If the delay crosses the three-hour mark on a US domestic flight or six hours on a US international flight, decide quickly: take the rebooking or take the refund. The DOT rule lets you do either, but you cannot do both. If the rebooking gets you in within a few hours of the original schedule, take it. If it does not, request the refund in writing and book a new ticket on whichever carrier can actually get you there.

If the flight is EU-departure or covered by UK261, file the compensation claim within a few weeks of the trip. The deadlines vary by member state but are generally one to three years; do not wait. The right-to-care expenses, meals and hotels during the delay itself, get reimbursed by submitting receipts to the airline directly.

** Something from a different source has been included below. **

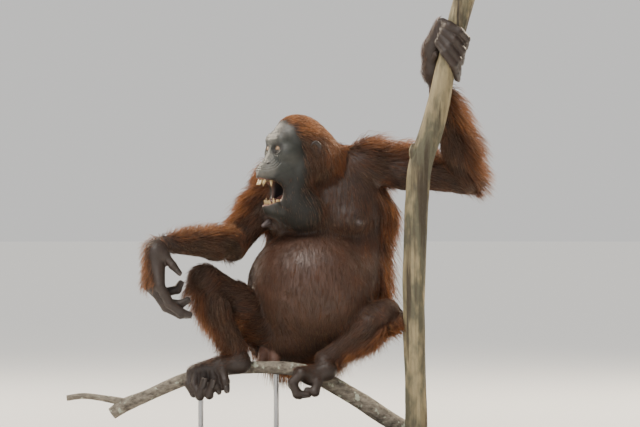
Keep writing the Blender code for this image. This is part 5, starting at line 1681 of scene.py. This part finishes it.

For credit-card trip-delay coverage, save every receipt from the moment the delay is announced. The 500-dollar reimbursement is per ticket, so a family of four on a Sapphire Reserve or Venture X has up to 2,000 dollars of coverage. File the claim with the benefit administrator within the policy window, attach the receipts and the delay documentation, and the payout typically arrives within a month.

Bottom line

The three regimes work in layers. The US DOT rule guarantees a refund when a delay is significant. EU261 and its analogs guarantee compensation on top of the refund when the flight departs a covered jurisdiction and the cause was within the airline's control. Credit-card trip-delay reimbursement covers the out-of-pocket expenses regardless of cause, regardless of jurisdiction, as long as the trip was paid with a covered card.

A traveler who books premium-card-protected international itineraries through covered jurisdictions has all three layers stacked: refund plus compensation plus reimbursed expenses. A traveler on a domestic US flight paid with a debit card has only the refund. The cards do most of the heavy lifting where US law leaves the gap, which is why the per-ticket annual fee on a Sapphire Reserve or Venture X often pays for itself the first time a delay turns into an unplanned overnight.